3.) Serviceability - Here is the closest that I will tread to minutiae. Keep in mind
that I've been a bicycle mechanic since I was the 8 year old kid who fixed any bike
tires that were brought in to my father's gas station in Jerome Idaho ( a town of
about 2,000 back then). Being able to repair something runs in my blood, so if there
is ever a choice between buying something that is repairable vs. buying something
that is disposable, guess where I go?
No matter how good something is, some part of it will wear out at some time. Campagnolo
shifters are built with serviceability in mind. They are bolted together, the Shimano
is more or less riveted together. The small parts list for the Campagnolo shifters is several pages long. I can usually order any small part for a Campagnolo shifter and fix any
problem that it might have. This level of serviceability carries through to the
entire line of everything Campagnolo makes, derailleurs, hubs, etc.
Shimano components are made with more of a 'replacement' philosophy. The small parts available list for all models of Shimano shifters is less than 1/2
page, and contains very basic parts only (name plate, name plate screw etc...).
Almost every Shimano shifter that goes bad requires a new shifter to be installed,
and that costs a lot more than just fixing an old one. The replacement philosophy carries
through to everything that Shimano makes. While there is nothing wrong with either
philosophy, the Campagnolo serviceability philosophy just fits in better with my
own, and that's one reason that I prefer it.

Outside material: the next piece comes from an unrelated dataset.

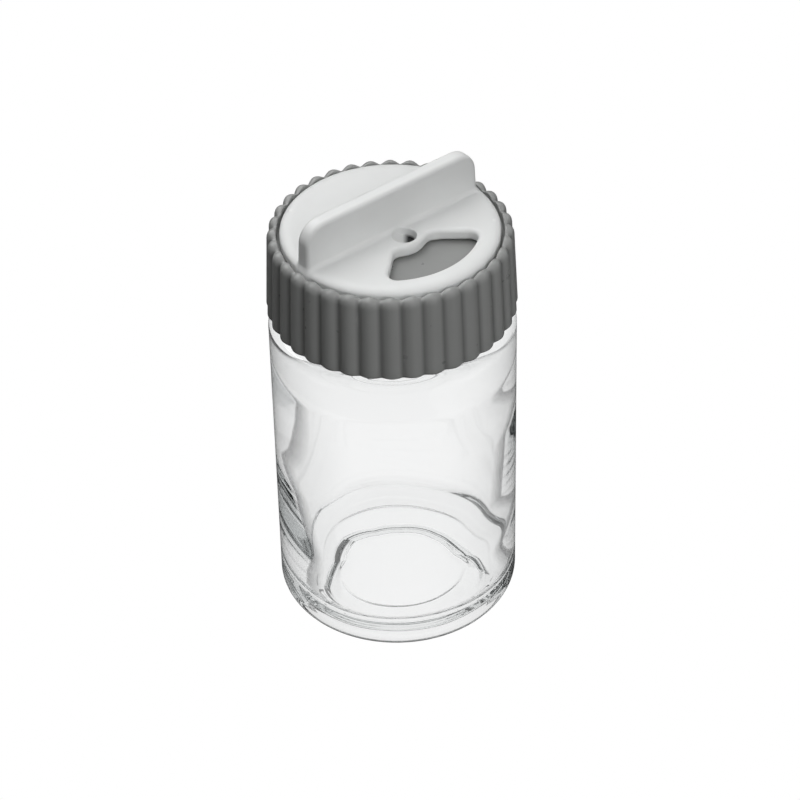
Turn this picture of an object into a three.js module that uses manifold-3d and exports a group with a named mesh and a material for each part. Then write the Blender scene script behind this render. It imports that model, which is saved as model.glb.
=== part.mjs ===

4.) Price - There is a difference on the price between the two. Bicycles equipped
with Shimano are available at price levels from $450 and up, whereas Campagnolo equipped
bicycles start at $2,000 or so. If you're shopping for a new bike, and your price
range doesn't allow you to spend $2,000 or more, Shimano is really the only choice, and it's a good choice. But,
if you're budget allows you to spend $2,000 or more, I recommend that you try both and
pick the brand that's comfortable for you.